The known lacuna of BECs is social action. How do BECs move away from bible sharing, liturgical and other prayer activities or better yet, allowing such spiritual activities to flow into action and social engagement? This course deepens the concept of community and its connection to ministry and how does a church of participation look at ministry. With a deepened concept of ministry, setting up different ministries especially Family Life, Youth and Social Action at the level of neighbourhood are looked into in terms of formation and skills needed.

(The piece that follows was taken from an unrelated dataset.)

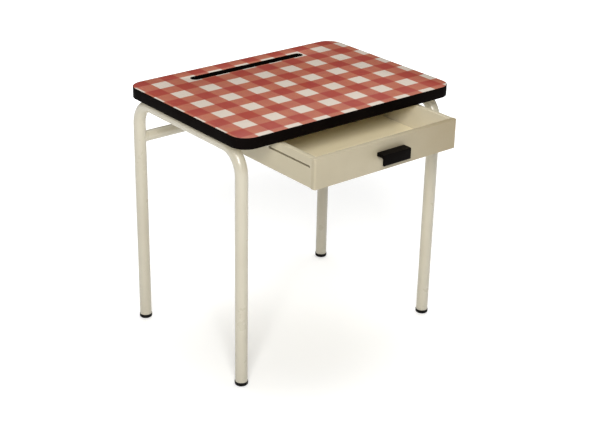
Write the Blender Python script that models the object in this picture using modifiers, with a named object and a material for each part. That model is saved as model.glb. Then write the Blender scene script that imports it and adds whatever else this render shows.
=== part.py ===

This course focuses on the bigger concept of mission, especially its connectionto the Reign of God or the Kingdom of God. It especially focuses on the more difficult challenges of the wider society and the need for deeper social analysis and more complex community engagement and action. It also trains the participants on the skills and attitudes needed to network with groups ‘outside’ of church circles – local government units, people’s organizations,  other religions, civic groups, etc. – in responding to wider social-political and environmental issues. A spirituality of ministry and mission is a good reflection point of this course.